Four Moscow attack plotters arrested
Russian authorities had previously announced the arrests of 12 people they say are connected to the attack — including the four suspected gunmen, who have been identified as Tajik citizens
Russian authorities had previously announced the arrests of 12 people they say are connected to the attack — including the four suspected gunmen, who have been identified as Tajik citizens
USER
Russia’s FSB security service has said that four people arrested Sunday in a foiled “terror” plot had provided money and arms for the deadly attack on a Moscow concert hall last month.

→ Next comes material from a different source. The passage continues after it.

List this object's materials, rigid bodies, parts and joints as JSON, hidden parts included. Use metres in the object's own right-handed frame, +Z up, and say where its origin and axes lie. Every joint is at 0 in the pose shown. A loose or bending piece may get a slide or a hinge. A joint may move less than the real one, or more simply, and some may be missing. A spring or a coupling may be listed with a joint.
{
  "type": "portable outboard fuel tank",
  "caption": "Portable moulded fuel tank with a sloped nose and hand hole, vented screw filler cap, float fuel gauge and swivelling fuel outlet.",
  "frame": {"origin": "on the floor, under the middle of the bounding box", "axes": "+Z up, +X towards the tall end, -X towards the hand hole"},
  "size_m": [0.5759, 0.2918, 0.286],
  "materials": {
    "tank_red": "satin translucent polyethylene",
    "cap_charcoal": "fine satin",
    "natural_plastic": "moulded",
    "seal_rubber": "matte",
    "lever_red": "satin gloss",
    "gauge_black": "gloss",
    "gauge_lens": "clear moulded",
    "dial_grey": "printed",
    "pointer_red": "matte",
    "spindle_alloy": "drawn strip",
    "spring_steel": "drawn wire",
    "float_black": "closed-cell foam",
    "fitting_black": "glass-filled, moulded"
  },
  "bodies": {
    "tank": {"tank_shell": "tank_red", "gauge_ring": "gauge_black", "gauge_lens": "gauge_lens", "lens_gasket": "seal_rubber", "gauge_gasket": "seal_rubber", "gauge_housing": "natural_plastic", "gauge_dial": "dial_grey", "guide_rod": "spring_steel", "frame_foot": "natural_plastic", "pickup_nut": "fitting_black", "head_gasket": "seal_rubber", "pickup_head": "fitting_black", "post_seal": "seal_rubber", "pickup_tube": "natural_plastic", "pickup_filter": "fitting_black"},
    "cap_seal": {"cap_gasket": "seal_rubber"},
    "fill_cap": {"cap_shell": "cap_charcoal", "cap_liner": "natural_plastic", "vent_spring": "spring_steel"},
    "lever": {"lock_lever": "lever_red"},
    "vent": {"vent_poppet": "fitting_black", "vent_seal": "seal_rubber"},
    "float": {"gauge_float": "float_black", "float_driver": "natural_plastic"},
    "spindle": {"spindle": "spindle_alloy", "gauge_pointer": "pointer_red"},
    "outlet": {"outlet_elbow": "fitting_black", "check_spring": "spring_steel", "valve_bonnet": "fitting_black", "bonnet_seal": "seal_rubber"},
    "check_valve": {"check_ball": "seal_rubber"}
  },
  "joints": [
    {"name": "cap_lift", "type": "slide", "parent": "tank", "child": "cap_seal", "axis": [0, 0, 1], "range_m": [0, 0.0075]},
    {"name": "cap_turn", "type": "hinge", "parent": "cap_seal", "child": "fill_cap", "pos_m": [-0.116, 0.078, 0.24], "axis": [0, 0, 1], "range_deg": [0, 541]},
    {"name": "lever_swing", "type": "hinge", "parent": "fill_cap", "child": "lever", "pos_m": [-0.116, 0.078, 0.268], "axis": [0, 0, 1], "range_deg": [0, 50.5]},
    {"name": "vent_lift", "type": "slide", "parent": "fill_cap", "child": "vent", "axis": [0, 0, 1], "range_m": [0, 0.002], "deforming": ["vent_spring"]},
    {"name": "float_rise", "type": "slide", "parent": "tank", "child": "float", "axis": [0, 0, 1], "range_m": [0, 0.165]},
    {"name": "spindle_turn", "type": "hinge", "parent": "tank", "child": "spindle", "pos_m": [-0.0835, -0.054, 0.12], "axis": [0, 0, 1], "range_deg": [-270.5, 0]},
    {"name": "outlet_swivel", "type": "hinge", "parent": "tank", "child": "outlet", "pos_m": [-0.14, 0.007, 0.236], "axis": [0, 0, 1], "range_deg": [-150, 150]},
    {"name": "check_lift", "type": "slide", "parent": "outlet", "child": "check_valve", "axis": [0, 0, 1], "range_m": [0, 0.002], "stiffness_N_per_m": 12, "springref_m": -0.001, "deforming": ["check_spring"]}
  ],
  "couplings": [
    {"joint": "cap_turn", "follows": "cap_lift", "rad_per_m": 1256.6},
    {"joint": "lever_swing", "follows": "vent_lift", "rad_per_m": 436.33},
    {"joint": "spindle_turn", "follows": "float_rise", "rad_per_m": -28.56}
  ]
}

More than 140 people were killed when gunmen stormed the Crocus City Hall venue on 22 March before setting the building on fire in the most fatal attack in Russia for two decades.

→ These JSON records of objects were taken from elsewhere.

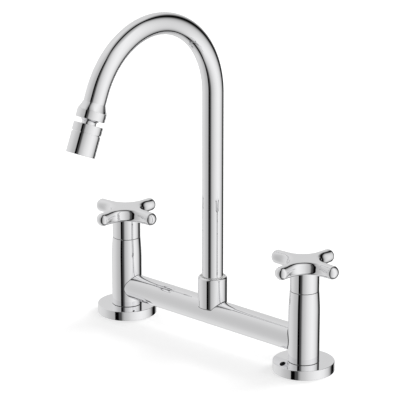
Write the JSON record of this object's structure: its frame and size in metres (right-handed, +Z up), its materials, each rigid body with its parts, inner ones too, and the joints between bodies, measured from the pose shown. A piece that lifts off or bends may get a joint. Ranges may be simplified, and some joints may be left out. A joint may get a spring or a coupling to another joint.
{
  "type": "bridge kitchen faucet",
  "caption": "Deck-mounted bridge faucet in polished chrome: cross handles on two columns, a round bridge between them and a tall swivelling gooseneck with a tilting aerator.",
  "frame": {"origin": "midway between the two inlet shanks' axes, on the top face of the worktop", "axes": "+X along the bridge to the right-hand (cold) handle, -Y the way the spout points at rest, +Z up"},
  "size_m": [0.2712, 0.1991, 0.3491],
  "materials": {
    "chrome": "polished",
    "brass": "machined",
    "steel": "satin",
    "rubber": "matte",
    "plastic": "matte",
    "ceramic": "polished"
  },
  "bodies": {
    "base": {"left_flange": "chrome", "left_flange_gasket": "rubber", "left_shank": "brass", "left_deck_washer": "rubber", "left_plate_washer": "steel", "left_lock_nut": "brass", "left_column": "chrome", "left_bridge_oring": "rubber", "left_valve_body": "brass", "left_valve_seal": "rubber", "left_fixed_disc": "ceramic", "left_bridge_screw": "steel", "right_flange": "chrome", "right_flange_gasket": "rubber", "right_shank": "brass", "right_deck_washer": "rubber", "right_plate_washer": "steel", "right_lock_nut": "brass", "right_column": "chrome", "right_bridge_oring": "rubber", "right_valve_body": "brass", "right_valve_seal": "rubber", "right_fixed_disc": "ceramic", "right_bridge_screw": "steel", "bridge_tube": "chrome", "spout_socket": "chrome", "socket_screw": "steel", "spout_bush": "plastic"},
    "left_tap": {"left_handle": "chrome", "left_stem": "brass", "left_handle_screw": "steel", "left_moving_disc": "ceramic"},
    "right_tap": {"right_handle": "chrome", "right_stem": "brass", "right_handle_screw": "steel", "right_moving_disc": "ceramic"},
    "spout": {"spout_tube": "chrome", "spout_tail": "brass", "tail_orings": "rubber", "spout_ferrule": "chrome", "joint_collar": "chrome"},
    "joint_seat": {"ball_seat": "plastic"},
    "outlet": {"swivel_ball": "chrome", "aerator_cap": "chrome", "aerator_seam": "chrome", "aerator_shell": "chrome", "aerator_insert": "plastic", "aerator_washer": "rubber"}
  },
  "joints": [
    {"name": "left_handle_turn", "type": "hinge", "parent": "base", "child": "left_tap", "pos_m": [-0.1015, 0, 0.0917], "axis": [0, 0, 1], "range_deg": [0, 90]},
    {"name": "right_handle_turn", "type": "hinge", "parent": "base", "child": "right_tap", "pos_m": [0.1015, 0, 0.0917], "axis": [0, 0, 1], "range_deg": [-90, 0]},
    {"name": "spout_swivel", "type": "hinge", "parent": "base", "child": "spout", "pos_m": [0, 0, 0.0575], "axis": [0, 0, 1], "continuous": true},
    {"name": "outlet_spin", "type": "hinge", "parent": "spout", "child": "joint_seat", "pos_m": [0, -0.1412, 0.22947], "axis": [0, -0.3875, -0.9219], "continuous": true},
    {"name": "outlet_tilt", "type": "hinge", "parent": "joint_seat", "child": "outlet", "pos_m": [0, -0.1412, 0.22947], "axis": [1, 0, 0], "range_deg": [-15, 15]}
  ]
}
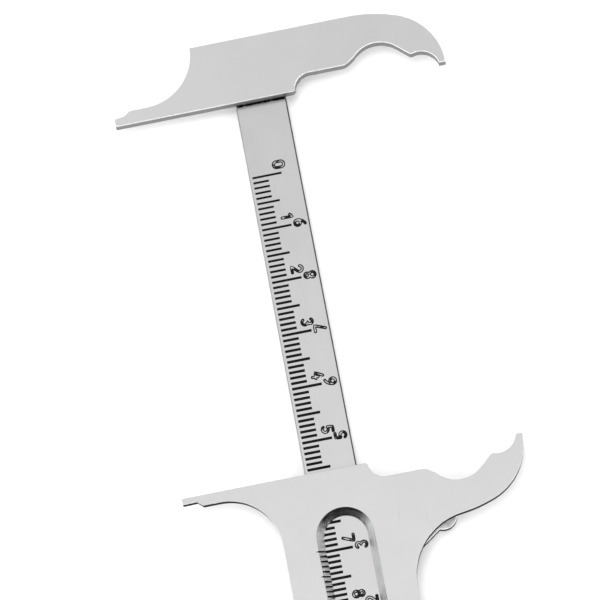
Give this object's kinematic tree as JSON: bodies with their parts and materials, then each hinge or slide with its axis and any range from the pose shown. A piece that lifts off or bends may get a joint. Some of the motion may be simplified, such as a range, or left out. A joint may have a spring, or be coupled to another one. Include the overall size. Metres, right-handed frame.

The FSB said in a statement on Monday that it had arrested a group of four a day earlier in the southern Dagestan region who “were directly involved in the financing and supply of terrorist means to the perpetrators of the terrorist act carried out on 22 March in the Crocus City Hall in Moscow.”
On Sunday, Russia’s national anti-terrorism committee said it had apprehended three people who were “planning to commit a series of terrorist crimes.”
The FSB said Monday that four foreign citizens had been arrested in the operation in the regional capital Makhachkala and the nearby town of Kaspiysk.
The Interfax news agency cited an FSB video showing one of the detained men saying: “I took weapons to them, these guys who attacked Crocus City Hall. I took them weapons from Makhachkala.”
Russian authorities had previously announced the arrests of 12 people they say are connected to the attack — including the four suspected gunmen, who have been identified as Tajik citizens.
The Islamic State (IS) has claimed responsibility for the massacre, the most deadly it says it has ever carried out on European soil, though President Vladimir Putin has talked up a Ukrainian and Western connection.
Kyiv and the West have repeatedly denied any involvement and accused Moscow of “exploiting” the tragedy.
Dagestan is a Muslim-majority region in Russia’s southern Caucasus region.
The FSB has come under scrutiny over its failure to thwart the attack despite private and public warnings by the US intelligence community that “extremists” were planning an “imminent” attack on “large gatherings” in Moscow.
The agency regularly announces it has foiled alleged “terrorist cells,” but in recent months has mainly announced the arrests of what it calls pro-Ukrainian saboteurs planning attacks on Russian military sites and infrastructure.
Meantime, the mysterious so-called Havana Syndrome symptoms experienced by United States diplomats in recent years have been linked to a Russian intelligence unit, according to a joint media investigation released Monday.
Havana Syndrome was first reported in 2016 when US diplomats in Cuba’s capital reported falling ill and hearing piercing sounds at night, sparking speculation of an attack by a foreign entity using an unspecified sonar weapon.
Other symptoms including bloody noses, headaches and vision problems were later reported by embassy staff in China, Europe and the US capital Washington.
The diplomats may have been targeted by Russian sonic weaponry, according to the joint report by The Insider, Der Spiegel and CBS’s 60 Minutes.
The year-long investigation “uncovered evidence suggesting that unexplained anomalous health incidents, also known as Havana Syndrome, may have their origin in the use of directed energy weapons wielded by members of (the Russian GRU) Unit 29155,” the report said.
Russia’s 29155 unit is responsible for foreign operations and has been blamed for several international incidents, including the attempted poisoning of defector Sergei Skripal in Britain in 2018.
Moscow dismissed the allegations as “groundless” on Monday.